> **REQUEST**:
Your task is to output the data exactly as it stands.

> **GIVEN INFORMATION**:
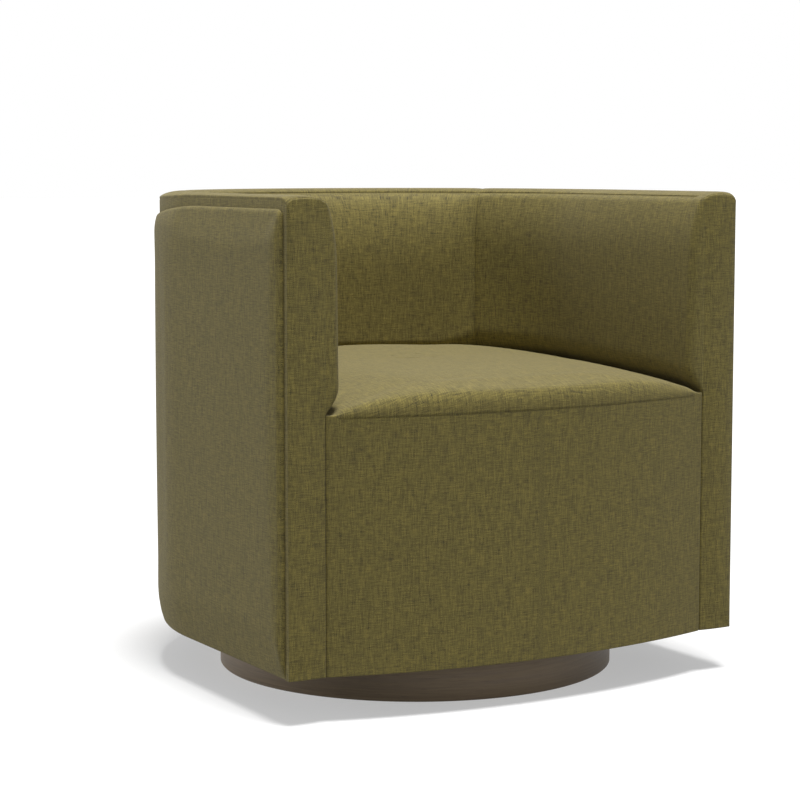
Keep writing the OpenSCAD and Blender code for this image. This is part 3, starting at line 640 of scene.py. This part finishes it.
CLOTH = upholstery_cloth()
WOOD = stained_wood()
FINISHES = {
    "plywood": raw_wood("plywood", srgb(206, 178, 136), srgb(176, 146, 106), 0.25, 0.006),
    "frame_timber": raw_wood("frame timber", srgb(204, 170, 124), srgb(168, 132, 90), 0.30, 0.008),
    "hardboard": raw_wood("bent board", srgb(136, 104, 74), srgb(110, 82, 58), 0.01, 0.003),
    "plate_steel": metal("plate steel", srgb(176, 178, 182), 0.42, 0.0012),
    "zinc_plated_steel": metal("zinc-plated steel", srgb(206, 207, 210), 0.30, 0.0008),
    "ball_steel": metal("bearing steel", srgb(222, 222, 226), 0.12, 0.0006),
    "bearing_nylon": moulded("natural nylon", srgb(224, 219, 202), 0.45),
    "glide_nylon": moulded("black nylon", srgb(38, 38, 38), 0.5),
    "webbing": plain_cloth("webbing", srgb(34, 34, 36), srgb(64, 64, 68), 0.0022),
    "dust_cloth": plain_cloth("lining cloth", srgb(16, 16, 16), srgb(38, 38, 38), 0.0008),
    "foam": cut_foam("cut foam"),
}


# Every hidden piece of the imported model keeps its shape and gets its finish
for part in frame["record"]["subparts"]:
    finish = FINISHES.get(part["material_slot"])
    if finish:
        node = frame["nodes"][part["node"]]
        node.data.materials.clear()
        node.data.materials.append(finish)


def wall_run(co, radius):
    """Distance along the wall from the middle of the back, for cloth that follows it."""
    if co.y >= ARC_Y:
        return radius * math.atan2(co.x, co.y - ARC_Y)
    side = math.copysign(1.0, co.x)
    return side * (radius * math.pi / 2 + ARC_Y - co.y)


def lies_flat(normal):
    return abs(normal.z) > 0.7


def wall_cut(radius):
    """Cloth coordinates on an upright face of the wall: along it and up it."""
    def cut(co, normal):
        return wall_run(co, radius), co.z + (inwards_of(co) if lies_flat(normal) else 0.0)
    return cut


def band_cut(co, normal):
    """Cloth coordinates on the top band: along it and across it."""
    return wall_run(co, HALF_W - TOP_W / 2), inwards_of(co)


def front_cut(co, normal):
    """Cloth coordinates on an upright face that looks forwards or sideways."""
    return co.x + (co.y - ARM_Y) * math.copysign(1.0, co.x), co.z


def facing_cut(co, normal):
    """Cloth coordinates of an arm front, whose cloth turns both upright corners."""
    outwards = math.copysign(1.0, co.x) * (1 if inwards_of(co) < ARM_W / 2 else -1)
    return co.x + (co.y - ARM_Y) * outwards, co.z


def seat_cut(co, normal):
    """The seat's cloth runs back from its front roll; it turns down over the roll."""
    drop = max(0.0, seat_edge(co.y) - co.z) if front_gap(co.x, co.y) < ROLL_D else 0.0
    return co.x, co.y - drop


def wall_points(outline, polar):
    """Points of a (distance in, height) outline at a polar angle round the back."""
    return [(math.cos(polar) * (HALF_W - d), ARC_Y + math.sin(polar) * (HALF_W - d), z) for d, z in outline]


def split(length):
    """Equal steps of about one cell that fill a length."""
    count = max(1, round(length / CELL))
    return [length / count] * count


def fanned(length, edge):
    """Steps that start small over an edge's width and grow to a cell, filling a length."""
    fine = [edge * share for share in EDGE_FAN]
    return fine + split(length - sum(fine))


def wall_start(outline, y_front):
    """A new mesh with an outline of (distance in, height) points closed at the right arm's front."""
    bm = bmesh.new()
    start = ring(bm, [(HALF_W - d, y_front, z) for d, z in outline])
    close(bm, start)
    return bm, start


def arc_sweep(bm, edges, angle, sewn_start=False):
    """Spins a ring round the back in steps of about one cell, with small steps at its sewn ends."""
    first = SEAM_STEPS if sewn_start else []
    length = angle * HALF_W - sum(SEAM_STEPS) - sum(first)
    for step in first + split(length) + SEAM_STEPS[::-1]:
        edges = turn(bm, edges, (0, ARC_Y, 0), step / HALF_W)
    return edges


def sweep_arm(outline, y_front, end_angle, front_edge):
    """Sweeps an outline along the right arm, from y_front to a polar angle round the back."""
    bm, start = wall_start(outline, y_front)
    bend = pull(bm, start, fanned(ARC_Y - y_front, front_edge))
    close(bm, arc_sweep(bm, bend, end_angle))
    return bm


def sweep_back(outline, start_angle, end_angle):
    """Sweeps an outline round the back between two polar angles."""
    bm = bmesh.new()
    start = ring(bm, wall_points(outline, start_angle))
    close(bm, start)
    close(bm, arc_sweep(bm, start, end_angle - start_angle, sewn_start=True))
    return bm


def sweep_whole(outline, y_front, front_edge):
    """Sweeps an outline along both arms and the back."""
    bm, start = wall_start(outline, y_front)
    steps = fanned(ARC_Y - y_front, front_edge)
    bend = pull(bm, start, steps)
    far = turn(bm, bend, (0, ARC_Y, 0), math.pi, round(math.pi * HALF_W / CELL))
    close(bm, pull(bm, far, steps[::-1], (0, -1, 0)))
    return bm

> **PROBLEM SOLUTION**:
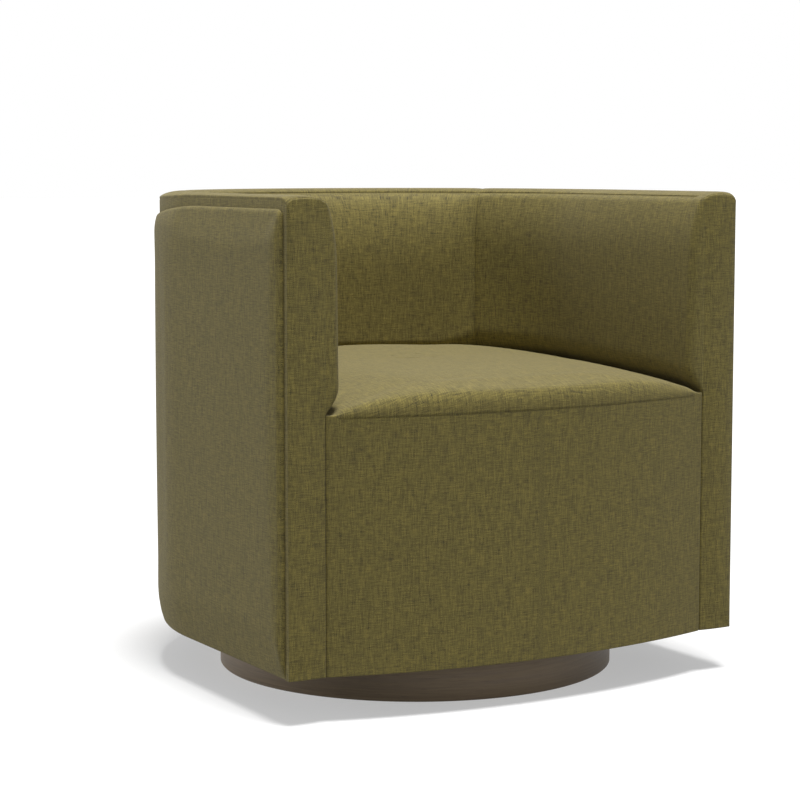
Keep writing the OpenSCAD and Blender code for this image. This is part 3, starting at line 640 of scene.py. This part finishes it.
CLOTH = upholstery_cloth()
WOOD = stained_wood()
FINISHES = {
    "plywood": raw_wood("plywood", srgb(206, 178, 136), srgb(176, 146, 106), 0.25, 0.006),
    "frame_timber": raw_wood("frame timber", srgb(204, 170, 124), srgb(168, 132, 90), 0.30, 0.008),
    "hardboard": raw_wood("bent board", srgb(136, 104, 74), srgb(110, 82, 58), 0.01, 0.003),
    "plate_steel": metal("plate steel", srgb(176, 178, 182), 0.42, 0.0012),
    "zinc_plated_steel": metal("zinc-plated steel", srgb(206, 207, 210), 0.30, 0.0008),
    "ball_steel": metal("bearing steel", srgb(222, 222, 226), 0.12, 0.0006),
    "bearing_nylon": moulded("natural nylon", srgb(224, 219, 202), 0.45),
    "glide_nylon": moulded("black nylon", srgb(38, 38, 38), 0.5),
    "webbing": plain_cloth("webbing", srgb(34, 34, 36), srgb(64, 64, 68), 0.0022),
    "dust_cloth": plain_cloth("lining cloth", srgb(16, 16, 16), srgb(38, 38, 38), 0.0008),
    "foam": cut_foam("cut foam"),
}


# Every hidden piece of the imported model keeps its shape and gets its finish
for part in frame["record"]["subparts"]:
    finish = FINISHES.get(part["material_slot"])
    if finish:
        node = frame["nodes"][part["node"]]
        node.data.materials.clear()
        node.data.materials.append(finish)


def wall_run(co, radius):
    """Distance along the wall from the middle of the back, for cloth that follows it."""
    if co.y >= ARC_Y:
        return radius * math.atan2(co.x, co.y - ARC_Y)
    side = math.copysign(1.0, co.x)
    return side * (radius * math.pi / 2 + ARC_Y - co.y)


def lies_flat(normal):
    return abs(normal.z) > 0.7


def wall_cut(radius):
    """Cloth coordinates on an upright face of the wall: along it and up it."""
    def cut(co, normal):
        return wall_run(co, radius), co.z + (inwards_of(co) if lies_flat(normal) else 0.0)
    return cut


def band_cut(co, normal):
    """Cloth coordinates on the top band: along it and across it."""
    return wall_run(co, HALF_W - TOP_W / 2), inwards_of(co)


def front_cut(co, normal):
    """Cloth coordinates on an upright face that looks forwards or sideways."""
    return co.x + (co.y - ARM_Y) * math.copysign(1.0, co.x), co.z


def facing_cut(co, normal):
    """Cloth coordinates of an arm front, whose cloth turns both upright corners."""
    outwards = math.copysign(1.0, co.x) * (1 if inwards_of(co) < ARM_W / 2 else -1)
    return co.x + (co.y - ARM_Y) * outwards, co.z


def seat_cut(co, normal):
    """The seat's cloth runs back from its front roll; it turns down over the roll."""
    drop = max(0.0, seat_edge(co.y) - co.z) if front_gap(co.x, co.y) < ROLL_D else 0.0
    return co.x, co.y - drop


def wall_points(outline, polar):
    """Points of a (distance in, height) outline at a polar angle round the back."""
    return [(math.cos(polar) * (HALF_W - d), ARC_Y + math.sin(polar) * (HALF_W - d), z) for d, z in outline]


def split(length):
    """Equal steps of about one cell that fill a length."""
    count = max(1, round(length / CELL))
    return [length / count] * count


def fanned(length, edge):
    """Steps that start small over an edge's width and grow to a cell, filling a length."""
    fine = [edge * share for share in EDGE_FAN]
    return fine + split(length - sum(fine))


def wall_start(outline, y_front):
    """A new mesh with an outline of (distance in, height) points closed at the right arm's front."""
    bm = bmesh.new()
    start = ring(bm, [(HALF_W - d, y_front, z) for d, z in outline])
    close(bm, start)
    return bm, start


def arc_sweep(bm, edges, angle, sewn_start=False):
    """Spins a ring round the back in steps of about one cell, with small steps at its sewn ends."""
    first = SEAM_STEPS if sewn_start else []
    length = angle * HALF_W - sum(SEAM_STEPS) - sum(first)
    for step in first + split(length) + SEAM_STEPS[::-1]:
        edges = turn(bm, edges, (0, ARC_Y, 0), step / HALF_W)
    return edges


def sweep_arm(outline, y_front, end_angle, front_edge):
    """Sweeps an outline along the right arm, from y_front to a polar angle round the back."""
    bm, start = wall_start(outline, y_front)
    bend = pull(bm, start, fanned(ARC_Y - y_front, front_edge))
    close(bm, arc_sweep(bm, bend, end_angle))
    return bm


def sweep_back(outline, start_angle, end_angle):
    """Sweeps an outline round the back between two polar angles."""
    bm = bmesh.new()
    start = ring(bm, wall_points(outline, start_angle))
    close(bm, start)
    close(bm, arc_sweep(bm, start, end_angle - start_angle, sewn_start=True))
    return bm


def sweep_whole(outline, y_front, front_edge):
    """Sweeps an outline along both arms and the back."""
    bm, start = wall_start(outline, y_front)
    steps = fanned(ARC_Y - y_front, front_edge)
    bend = pull(bm, start, steps)
    far = turn(bm, bend, (0, ARC_Y, 0), math.pi, round(math.pi * HALF_W / CELL))
    close(bm, pull(bm, far, steps[::-1], (0, -1, 0)))
    return bm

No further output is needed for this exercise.